PROMPT: Restate the entire listing word for word.

SUPPLIED MATERIAL:

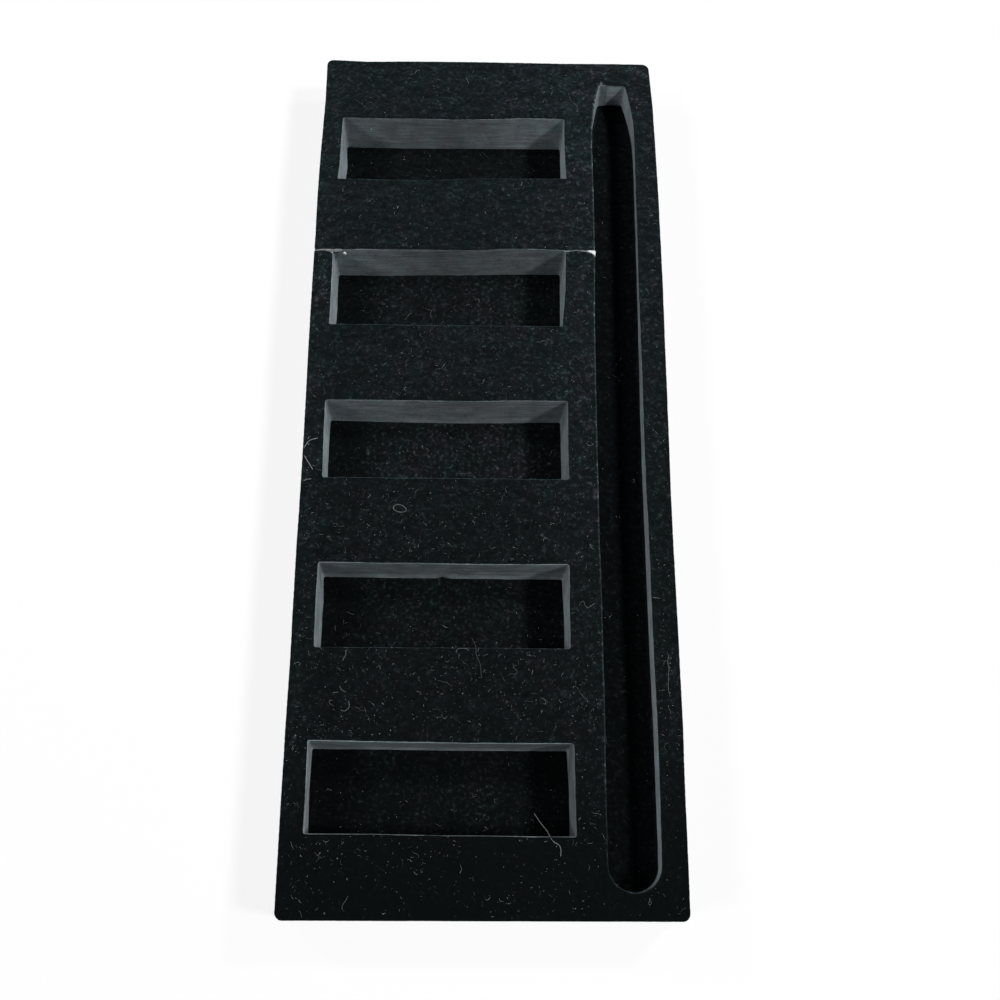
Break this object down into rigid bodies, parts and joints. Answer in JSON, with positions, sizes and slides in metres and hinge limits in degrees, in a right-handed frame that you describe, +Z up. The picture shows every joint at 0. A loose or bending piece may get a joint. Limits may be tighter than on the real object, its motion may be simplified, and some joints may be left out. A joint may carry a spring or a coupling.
{
  "type": "jewelry insert",
  "caption": "Flat velvet-faced foam insert with a column of rectangular pockets beside a long, shallower, tapered slot, on a velvet floor sheet and a base board.",
  "frame": {"origin": "middle of the base board's underside, the face that the insert lies on", "axes": "+Z up out of the pockets' mouths, +Y along the insert's length to the end where the slot narrows, +X across from the pockets to the slot"},
  "size_m": [0.07, 0.1744, 0.0131],
  "materials": {
    "velvet": "short black pile, matt, slightly blue, mottled where it is brushed",
    "foam": "dark grey closed-cell foam, matt, with a fine die-cut grain",
    "board": "dark grey paperboard, matt"
  },
  "bodies": {
    "root": {"base_board": "board", "floor_velvet": "velvet", "foam_block": "foam", "slot_velvet": "velvet", "top_velvet": "velvet"}
  },
  "joints": []
}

WRITTEN SOLUTION:
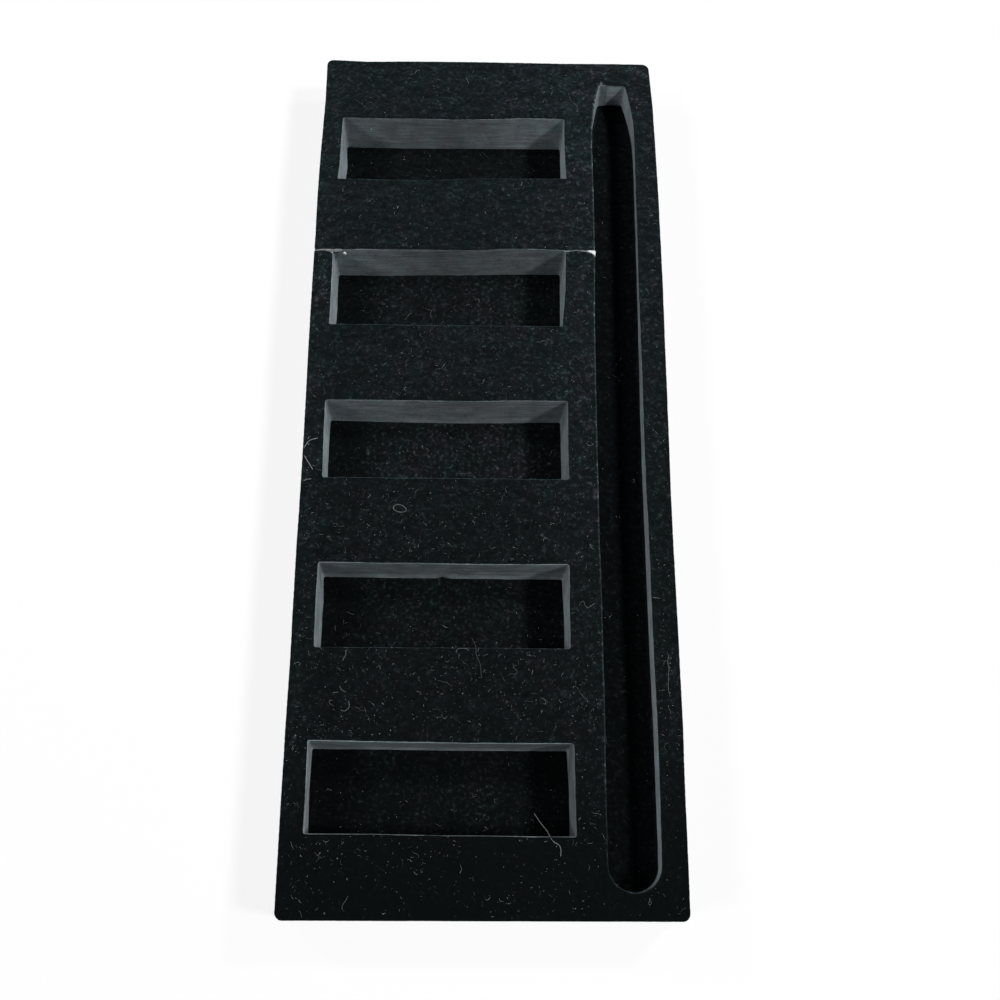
Break this object down into rigid bodies, parts and joints. Answer in JSON, with positions, sizes and slides in metres and hinge limits in degrees, in a right-handed frame that you describe, +Z up. The picture shows every joint at 0. A loose or bending piece may get a joint. Limits may be tighter than on the real object, its motion may be simplified, and some joints may be left out. A joint may carry a spring or a coupling.
{
  "type": "jewelry insert",
  "caption": "Flat velvet-faced foam insert with a column of rectangular pockets beside a long, shallower, tapered slot, on a velvet floor sheet and a base board.",
  "frame": {"origin": "middle of the base board's underside, the face that the insert lies on", "axes": "+Z up out of the pockets' mouths, +Y along the insert's length to the end where the slot narrows, +X across from the pockets to the slot"},
  "size_m": [0.07, 0.1744, 0.0131],
  "materials": {
    "velvet": "short black pile, matt, slightly blue, mottled where it is brushed",
    "foam": "dark grey closed-cell foam, matt, with a fine die-cut grain",
    "board": "dark grey paperboard, matt"
  },
  "bodies": {
    "root": {"base_board": "board", "floor_velvet": "velvet", "foam_block": "foam", "slot_velvet": "velvet", "top_velvet": "velvet"}
  },
  "joints": []
}